* WRITTEN INSTRUCTION
In the records below, find the line containing "Give this object's"; copy exactly that line and all lines after it to the end, and nothing else.

* TASK MATERIAL
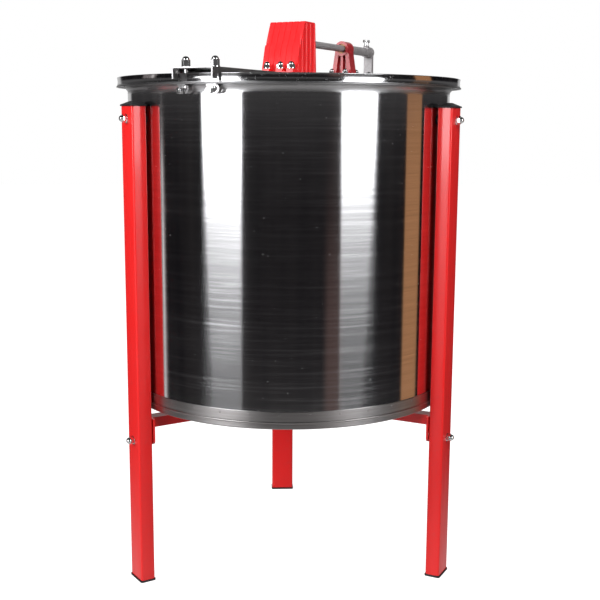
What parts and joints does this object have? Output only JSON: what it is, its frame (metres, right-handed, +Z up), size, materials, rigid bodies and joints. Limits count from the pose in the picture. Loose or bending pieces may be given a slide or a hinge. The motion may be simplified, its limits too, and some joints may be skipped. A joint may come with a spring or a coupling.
{
  "type": "honey extractor",
  "caption": "Hand-cranked honey extractor: a stainless drum on tubular legs, a crossbar with a bevel gear box and side crank, a wire cage for combs inside, hinged clear lids and a low gate.",
  "frame": {"origin": "on the drum axis, at the level of the floor it stands on", "axes": "+Z up along the drum axis; -Y towards the front, between the two front legs; the crossbar runs at 60 degrees from +X"},
  "size_m": [0.6633, 0.7716, 1.057],
  "materials": {
    "red_paint": "gloss",
    "red_casting": "gloss over cast texture",
    "black_plastic": "satin",
    "grip_plastic": "satin",
    "rubber": "matt",
    "clear_acrylic": "clear",
    "gate_nylon": "satin",
    "bronze": "machined",
    "gear_steel": "machined, oiled",
    "drum_stainless": "mirror with fine horizontal brushing",
    "rim_stainless": "polished",
    "hoop_stainless": "dull",
    "inner_stainless": "mill finish",
    "bar_stainless": "brushed",
    "cage_stainless": "welded, brushed",
    "crank_steel": "satin",
    "bright_fasteners": "bright"
  },
  "bodies": {
    "frame": {"base_arm_front_left": "red_paint", "base_arm_front_right": "red_paint", "base_arm_rear": "red_paint", "base_hub": "red_paint", "bracket_bolts": "bright_fasteners", "crossbar": "bar_stainless", "crossbar_cap_nuts": "bright_fasteners", "crossbar_clamp_hooks": "bar_stainless", "crossbar_studs": "bright_fasteners", "drum_base_hoop": "hoop_stainless", "drum_floor": "inner_stainless", "drum_rim": "rim_stainless", "drum_wall": "drum_stainless", "gate_body": "gate_nylon", "gate_gasket": "rubber", "gate_pivot_bolt": "bright_fasteners", "gate_ring_nut": "gate_nylon", "gear_base": "red_casting", "gear_cover": "red_casting", "gear_cover_bolts": "bright_fasteners", "leg_caps": "black_plastic", "leg_feet": "black_plastic", "leg_front_left": "red_paint", "leg_front_right": "red_paint", "leg_lower_bolts": "bright_fasteners", "leg_rear": "red_paint", "leg_spacers": "rubber", "leg_upper_bolts": "bright_fasteners", "lid_hinge_brackets": "bar_stainless", "pivot_ball": "bright_fasteners", "pivot_cup": "inner_stainless", "pivot_screws": "bright_fasteners", "shaft_bracket": "red_casting", "shaft_bushes": "bronze"},
    "cage": {"cage_shaft": "cage_stainless", "pinion": "gear_steel", "pinion_pin": "bright_fasteners", "cage_top_spider": "cage_stainless", "cage_bottom_spider": "cage_stainless", "cage_hoops": "cage_stainless", "cage_posts": "cage_stainless", "cage_guide_rods": "cage_stainless", "mesh_panel_1": "cage_stainless", "mesh_panel_2": "cage_stainless", "mesh_panel_3": "cage_stainless", "mesh_panel_4": "cage_stainless"},
    "crank": {"crank_shaft": "crank_steel", "crank_gear": "gear_steel", "crank_gear_pin": "bright_fasteners", "crank_hub": "crank_steel", "crank_arm": "crank_steel", "handle_spindle": "bright_fasteners"},
    "grip": {"handle_grip": "grip_plastic"},
    "crank_screw": {"crank_wing_screw": "bright_fasteners"},
    "lid_left": {"lid_left": "clear_acrylic", "lid_hinge_leaves_left": "bar_stainless"},
    "lid_right": {"lid_right": "clear_acrylic", "lid_hinge_leaves_right": "bar_stainless"},
    "gate_flap": {"gate_flap": "gate_nylon"},
    "gate_wing_nut": {"gate_wing_nut": "bright_fasteners"}
  },
  "joints": [
    {"name": "cage_spin", "type": "hinge", "parent": "frame", "child": "cage", "pos_m": [0, 0, 0.65], "axis": [0, 0, 1], "continuous": true},
    {"name": "crank_spin", "type": "hinge", "parent": "frame", "child": "crank", "pos_m": [0, 0, 1.0215], "axis": [0.5, 0.866, 0], "continuous": true},
    {"name": "grip_spin", "type": "hinge", "parent": "crank", "child": "grip", "pos_m": [0.22, 0.38105, 0.8515], "axis": [0.5, 0.866, 0], "continuous": true},
    {"name": "crank_screw_turn", "type": "hinge", "parent": "crank", "child": "crank_screw", "pos_m": [0.18575, 0.32173, 1.036], "axis": [0, 0, 1], "range_deg": [0, 360]},
    {"name": "lid_left_hinge", "type": "hinge", "parent": "frame", "child": "lid_left", "pos_m": [-0.0388, 0.0224, 0.9462], "axis": [0.5, 0.866, 0], "range_deg": [0, 90]},
    {"name": "lid_right_hinge", "type": "hinge", "parent": "frame", "child": "lid_right", "pos_m": [0.0388, -0.0224, 0.9462], "axis": [-0.5, -0.866, 0], "range_deg": [0, 90]},
    {"name": "gate_flap_swing", "type": "hinge", "parent": "frame", "child": "gate_flap", "pos_m": [-0.179, 0.31004, 0.416], "axis": [-0.5, 0.866, 0], "range_deg": [0, 100]},
    {"name": "gate_wing_nut_turn", "type": "hinge", "parent": "frame", "child": "gate_wing_nut", "pos_m": [-0.183, 0.31696, 0.416], "axis": [-0.5, 0.866, 0], "range_deg": [0, 360]}
  ],
  "couplings": [
    {"joint": "crank_spin", "follows": "cage_spin", "ratio": 0.5}
  ]
}
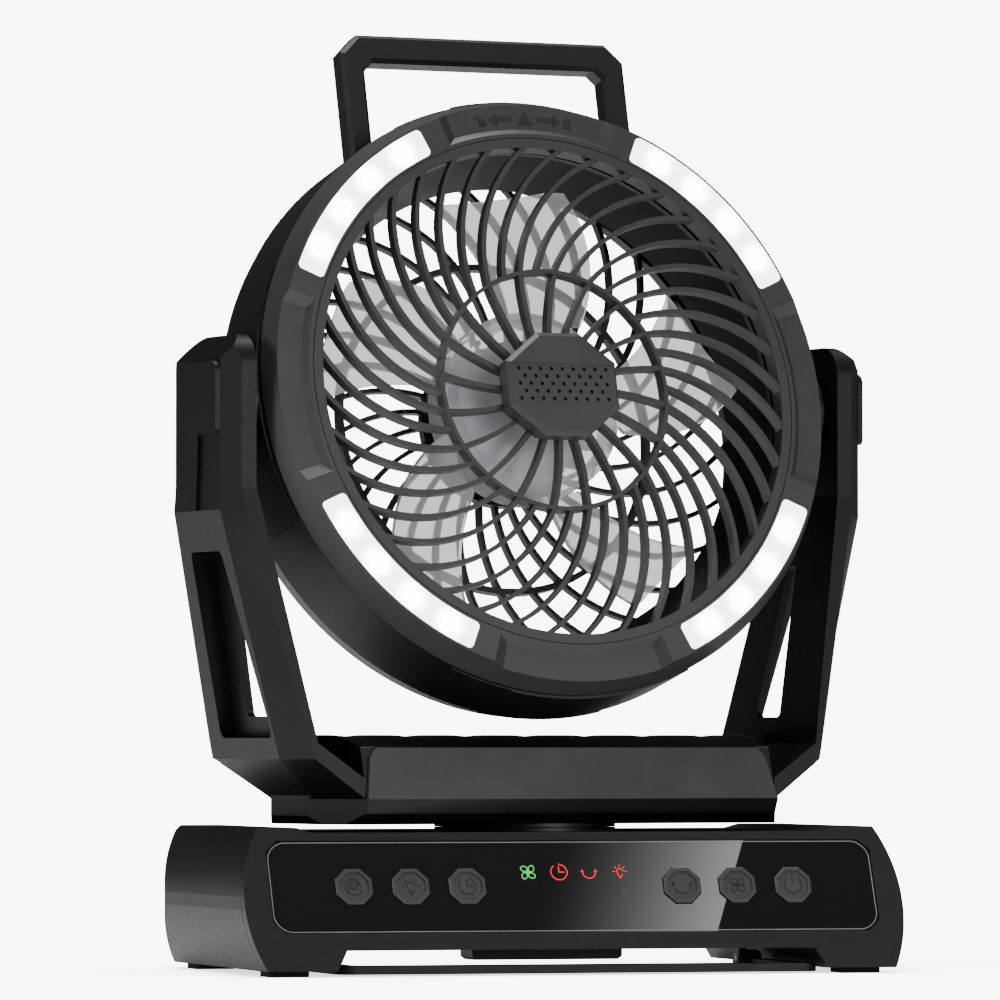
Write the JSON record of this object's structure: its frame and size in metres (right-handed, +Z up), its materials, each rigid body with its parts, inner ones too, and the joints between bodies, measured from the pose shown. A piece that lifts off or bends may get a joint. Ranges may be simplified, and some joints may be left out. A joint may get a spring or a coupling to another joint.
{
  "type": "portable camping fan",
  "caption": "Rechargeable camping fan with lamp strips, turning yoke, tilting head and wide battery base.",
  "frame": {"origin": "middle of the base's outline on the surface it stands on", "axes": "+Z up, -Y towards the control panel, +X to the right seen from the front"},
  "size_m": [0.2712, 0.1468, 0.3535],
  "materials": {
    "housing": "fine satin",
    "trim": "satin",
    "buttons": "satin",
    "panel": "gloss",
    "lens": "frosted",
    "wheel": "translucent satin",
    "rubber": "matt",
    "board": "satin",
    "metal_can": "satin",
    "steel": "brushed"
  },
  "bodies": {
    "base": {"base_shell": "housing", "base_fascia": "trim", "base_bottom_cover": "housing", "base_screws": "steel", "bail_pins": "steel", "rubber_feet": "rubber", "control_panel": "panel", "ir_window": "panel", "control_board": "board", "battery_cells": "metal_can", "rear_port_panel": "housing", "usb_a_port": "steel", "usb_c_port": "steel", "turntable_ring": "housing", "oscillation_motor": "metal_can"},
    "bail": {"hanging_bail": "housing"},
    "yoke": {"turntable_spindle": "housing", "yoke_pan": "housing", "yoke_crossbar": "housing", "yoke_screws": "steel", "yoke_front_plate": "trim", "yoke_arm_right": "housing", "yoke_arm_left": "housing", "arm_cover_right": "trim", "arm_cover_left": "trim", "pivot_washers": "rubber"},
    "head": {"head_housing": "housing", "air_duct": "housing", "head_pivots": "metal_can", "carry_handle": "housing", "rear_grille": "housing", "head_screws": "steel", "fan_motor": "metal_can", "lamp_bezel": "trim", "lamp_boards": "board", "lamp_lens_1": "lens", "lamp_lens_2": "lens", "lamp_lens_3": "lens", "lamp_lens_4": "lens"},
    "front_guard": {"front_grille": "trim", "grille_cap": "trim"},
    "fan_wheel": {"fan_wheel": "wheel", "wheel_shaft": "steel"},
    "button_mode": {"button_mode": "buttons"},
    "button_lamp": {"button_lamp": "buttons"},
    "button_timer": {"button_timer": "buttons"},
    "button_swing": {"button_swing": "buttons"},
    "button_fan": {"button_fan": "buttons"},
    "button_power": {"button_power": "buttons"}
  },
  "joints": [
    {"name": "yoke_turn", "type": "hinge", "parent": "base", "child": "yoke", "pos_m": [0, 0.008, 0.0536], "axis": [0, 0, 1], "range_deg": [-54.38, 35.62]},
    {"name": "head_tilt", "type": "hinge", "parent": "yoke", "child": "head", "pos_m": [0, 0.008, 0.2108], "axis": [-0.9866, -0.163, 0], "range_deg": [-103.72, 76.28]},
    {"name": "guard_twist", "type": "hinge", "parent": "head", "child": "front_guard", "pos_m": [0, 0.008, 0.2108], "axis": [0.1583, -0.9585, 0.2372], "range_deg": [0, 12]},
    {"name": "wheel_spin", "type": "hinge", "parent": "head", "child": "fan_wheel", "pos_m": [0, 0.008, 0.2108], "axis": [0.1583, -0.9585, 0.2372], "continuous": true},
    {"name": "bail_swing", "type": "hinge", "parent": "base", "child": "bail", "pos_m": [0, 0, 0.004], "axis": [1, 0, 0], "range_deg": [0, 90]},
    {"name": "press_mode", "type": "slide", "parent": "base", "child": "button_mode", "axis": [0, 0.9107, -0.4131], "range_m": [0, 0.0012], "stiffness_N_per_m": 400},
    {"name": "press_lamp", "type": "slide", "parent": "base", "child": "button_lamp", "axis": [0, 0.9107, -0.4131], "range_m": [0, 0.0012], "stiffness_N_per_m": 400},
    {"name": "press_timer", "type": "slide", "parent": "base", "child": "button_timer", "axis": [0, 0.9107, -0.4131], "range_m": [0, 0.0012], "stiffness_N_per_m": 400},
    {"name": "press_swing", "type": "slide", "parent": "base", "child": "button_swing", "axis": [0, 0.9107, -0.4131], "range_m": [0, 0.0012], "stiffness_N_per_m": 400},
    {"name": "press_fan", "type": "slide", "parent": "base", "child": "button_fan", "axis": [0, 0.9107, -0.4131], "range_m": [0, 0.0012], "stiffness_N_per_m": 400},
    {"name": "press_power", "type": "slide", "parent": "base", "child": "button_power", "axis": [0, 0.9107, -0.4131], "range_m": [0, 0.0012], "stiffness_N_per_m": 400}
  ]
}
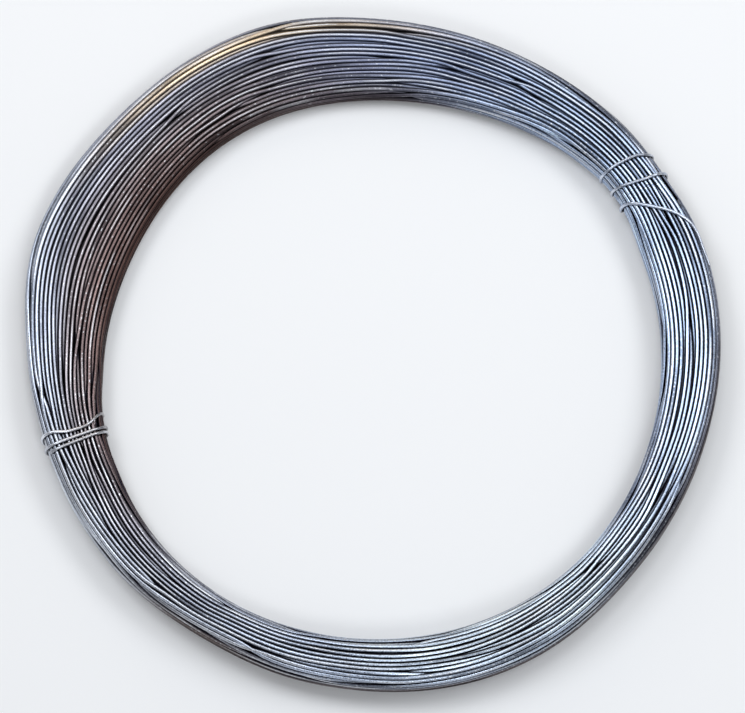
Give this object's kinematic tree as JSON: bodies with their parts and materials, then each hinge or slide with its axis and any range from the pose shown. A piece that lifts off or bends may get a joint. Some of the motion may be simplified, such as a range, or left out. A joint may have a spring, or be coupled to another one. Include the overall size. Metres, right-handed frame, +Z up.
{
  "type": "coil of metal wire",
  "caption": "Coil of bright steel wire as it is sold: a round bundle of side-by-side turns, fanned out on one side and bound in two places.",
  "frame": {"origin": "on the floor under the centre of the coil's outermost turn", "axes": "+Z up along the coil's axis, -Y towards the picture's bottom edge, +X to the picture's right"},
  "size_m": [0.4099, 0.41, 0.027],
  "materials": {
    "wire": "bright drawn wire with a thin zinc coat, silver-grey with dark gaps between the turns",
    "tie_wire": "a thinner wire of the same kind, a little brighter where it is bent over the bundle"
  },
  "bodies": {
    "root": {"coil": "wire", "tie_right": "tie_wire", "tie_left": "tie_wire"}
  },
  "joints": []
}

* EXERCISE SOLUTION
Give this object's kinematic tree as JSON: bodies with their parts and materials, then each hinge or slide with its axis and any range from the pose shown. A piece that lifts off or bends may get a joint. Some of the motion may be simplified, such as a range, or left out. A joint may have a spring, or be coupled to another one. Include the overall size. Metres, right-handed frame, +Z up.
{
  "type": "coil of metal wire",
  "caption": "Coil of bright steel wire as it is sold: a round bundle of side-by-side turns, fanned out on one side and bound in two places.",
  "frame": {"origin": "on the floor under the centre of the coil's outermost turn", "axes": "+Z up along the coil's axis, -Y towards the picture's bottom edge, +X to the picture's right"},
  "size_m": [0.4099, 0.41, 0.027],
  "materials": {
    "wire": "bright drawn wire with a thin zinc coat, silver-grey with dark gaps between the turns",
    "tie_wire": "a thinner wire of the same kind, a little brighter where it is bent over the bundle"
  },
  "bodies": {
    "root": {"coil": "wire", "tie_right": "tie_wire", "tie_left": "tie_wire"}
  },
  "joints": []
}